#### Exercise goal
Write out exactly the lines from the line with "Keep writing the" through the line with "return laid", including both, and nothing more.

** start Given records **

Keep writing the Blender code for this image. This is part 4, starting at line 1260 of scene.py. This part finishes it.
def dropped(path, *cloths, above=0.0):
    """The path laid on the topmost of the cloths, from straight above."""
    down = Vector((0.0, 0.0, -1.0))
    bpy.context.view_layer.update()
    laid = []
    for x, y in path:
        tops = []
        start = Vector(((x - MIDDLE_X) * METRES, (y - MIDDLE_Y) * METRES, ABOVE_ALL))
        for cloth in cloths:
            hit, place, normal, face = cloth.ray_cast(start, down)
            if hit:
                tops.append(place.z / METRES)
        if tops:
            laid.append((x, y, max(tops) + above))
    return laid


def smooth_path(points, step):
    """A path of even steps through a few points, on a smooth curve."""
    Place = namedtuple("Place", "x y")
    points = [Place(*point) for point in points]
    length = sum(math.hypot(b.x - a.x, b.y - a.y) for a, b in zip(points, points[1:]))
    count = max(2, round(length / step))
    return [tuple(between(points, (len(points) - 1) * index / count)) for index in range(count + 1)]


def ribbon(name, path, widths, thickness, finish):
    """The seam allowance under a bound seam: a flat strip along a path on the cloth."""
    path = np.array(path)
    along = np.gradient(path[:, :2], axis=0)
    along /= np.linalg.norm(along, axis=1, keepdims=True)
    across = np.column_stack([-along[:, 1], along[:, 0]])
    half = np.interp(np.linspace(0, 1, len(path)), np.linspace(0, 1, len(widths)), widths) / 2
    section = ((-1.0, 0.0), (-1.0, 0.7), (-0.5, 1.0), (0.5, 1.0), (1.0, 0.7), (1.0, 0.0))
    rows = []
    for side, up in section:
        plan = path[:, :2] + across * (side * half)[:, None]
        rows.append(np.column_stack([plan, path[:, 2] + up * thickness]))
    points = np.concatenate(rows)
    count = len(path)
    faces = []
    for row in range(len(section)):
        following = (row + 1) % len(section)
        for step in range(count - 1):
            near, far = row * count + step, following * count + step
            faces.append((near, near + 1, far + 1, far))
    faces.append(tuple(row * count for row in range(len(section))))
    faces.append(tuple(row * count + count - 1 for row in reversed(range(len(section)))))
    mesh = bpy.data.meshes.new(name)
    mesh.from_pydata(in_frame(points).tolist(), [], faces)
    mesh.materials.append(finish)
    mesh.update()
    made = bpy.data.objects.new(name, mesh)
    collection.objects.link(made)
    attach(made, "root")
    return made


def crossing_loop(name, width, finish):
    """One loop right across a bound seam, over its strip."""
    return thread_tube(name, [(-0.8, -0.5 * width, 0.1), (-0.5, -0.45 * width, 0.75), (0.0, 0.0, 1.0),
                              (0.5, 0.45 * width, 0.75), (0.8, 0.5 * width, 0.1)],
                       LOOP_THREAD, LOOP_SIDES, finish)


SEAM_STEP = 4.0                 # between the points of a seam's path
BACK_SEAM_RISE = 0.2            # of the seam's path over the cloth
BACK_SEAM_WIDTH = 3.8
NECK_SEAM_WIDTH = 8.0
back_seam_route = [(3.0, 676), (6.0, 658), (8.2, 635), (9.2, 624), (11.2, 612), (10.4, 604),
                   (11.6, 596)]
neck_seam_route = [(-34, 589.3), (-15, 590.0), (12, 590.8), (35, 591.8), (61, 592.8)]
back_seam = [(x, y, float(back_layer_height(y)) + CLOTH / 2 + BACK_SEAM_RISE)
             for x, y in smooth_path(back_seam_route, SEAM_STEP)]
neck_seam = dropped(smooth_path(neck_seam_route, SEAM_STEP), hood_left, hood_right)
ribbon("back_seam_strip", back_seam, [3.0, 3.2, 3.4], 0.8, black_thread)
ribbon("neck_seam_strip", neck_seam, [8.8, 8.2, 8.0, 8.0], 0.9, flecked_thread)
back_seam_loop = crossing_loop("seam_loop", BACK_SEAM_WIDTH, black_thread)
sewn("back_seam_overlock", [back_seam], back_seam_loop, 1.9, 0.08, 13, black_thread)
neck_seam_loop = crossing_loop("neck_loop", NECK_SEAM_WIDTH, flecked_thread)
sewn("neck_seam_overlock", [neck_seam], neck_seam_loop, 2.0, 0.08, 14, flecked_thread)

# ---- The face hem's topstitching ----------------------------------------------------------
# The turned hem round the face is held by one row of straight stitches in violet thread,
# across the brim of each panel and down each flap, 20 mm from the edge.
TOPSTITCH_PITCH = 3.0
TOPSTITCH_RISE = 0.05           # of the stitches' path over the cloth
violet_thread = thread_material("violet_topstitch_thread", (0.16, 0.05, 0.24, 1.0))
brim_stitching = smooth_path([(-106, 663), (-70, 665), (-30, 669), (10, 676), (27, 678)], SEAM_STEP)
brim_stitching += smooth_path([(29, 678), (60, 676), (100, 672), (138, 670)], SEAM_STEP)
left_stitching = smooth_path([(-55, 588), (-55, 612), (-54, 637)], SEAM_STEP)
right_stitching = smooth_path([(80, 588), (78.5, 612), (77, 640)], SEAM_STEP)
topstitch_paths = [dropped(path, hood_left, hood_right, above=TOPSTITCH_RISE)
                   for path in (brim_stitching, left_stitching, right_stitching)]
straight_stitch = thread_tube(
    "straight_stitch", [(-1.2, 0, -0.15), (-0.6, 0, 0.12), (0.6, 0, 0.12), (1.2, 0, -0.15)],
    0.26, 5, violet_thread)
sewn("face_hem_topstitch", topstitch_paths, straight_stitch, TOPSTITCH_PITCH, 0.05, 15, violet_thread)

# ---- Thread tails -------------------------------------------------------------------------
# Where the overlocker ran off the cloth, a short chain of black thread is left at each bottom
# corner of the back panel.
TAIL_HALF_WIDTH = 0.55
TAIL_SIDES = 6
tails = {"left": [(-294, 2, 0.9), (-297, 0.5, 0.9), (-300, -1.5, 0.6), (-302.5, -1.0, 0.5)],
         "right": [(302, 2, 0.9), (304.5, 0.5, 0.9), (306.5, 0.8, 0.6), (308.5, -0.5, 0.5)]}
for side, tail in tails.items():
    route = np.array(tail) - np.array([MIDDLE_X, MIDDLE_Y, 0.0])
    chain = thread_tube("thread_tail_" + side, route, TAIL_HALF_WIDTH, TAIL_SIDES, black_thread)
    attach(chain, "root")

** end Given records **
** start Given records **

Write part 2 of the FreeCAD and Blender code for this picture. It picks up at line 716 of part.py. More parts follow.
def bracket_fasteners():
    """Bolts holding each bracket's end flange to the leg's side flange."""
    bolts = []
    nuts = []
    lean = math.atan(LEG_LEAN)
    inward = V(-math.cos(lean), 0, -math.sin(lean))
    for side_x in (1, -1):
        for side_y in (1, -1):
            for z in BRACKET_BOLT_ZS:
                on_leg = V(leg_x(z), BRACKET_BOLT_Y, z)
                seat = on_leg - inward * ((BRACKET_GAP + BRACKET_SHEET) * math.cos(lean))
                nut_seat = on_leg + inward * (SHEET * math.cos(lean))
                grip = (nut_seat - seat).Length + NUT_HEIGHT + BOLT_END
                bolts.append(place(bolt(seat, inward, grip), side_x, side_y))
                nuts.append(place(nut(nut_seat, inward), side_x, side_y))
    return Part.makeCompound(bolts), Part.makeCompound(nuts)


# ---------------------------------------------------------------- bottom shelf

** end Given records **

#### Exercise result
Keep writing the Blender code for this image. This is part 4, starting at line 1260 of scene.py. This part finishes it.
def dropped(path, *cloths, above=0.0):
    """The path laid on the topmost of the cloths, from straight above."""
    down = Vector((0.0, 0.0, -1.0))
    bpy.context.view_layer.update()
    laid = []
    for x, y in path:
        tops = []
        start = Vector(((x - MIDDLE_X) * METRES, (y - MIDDLE_Y) * METRES, ABOVE_ALL))
        for cloth in cloths:
            hit, place, normal, face = cloth.ray_cast(start, down)
            if hit:
                tops.append(place.z / METRES)
        if tops:
            laid.append((x, y, max(tops) + above))
    return laid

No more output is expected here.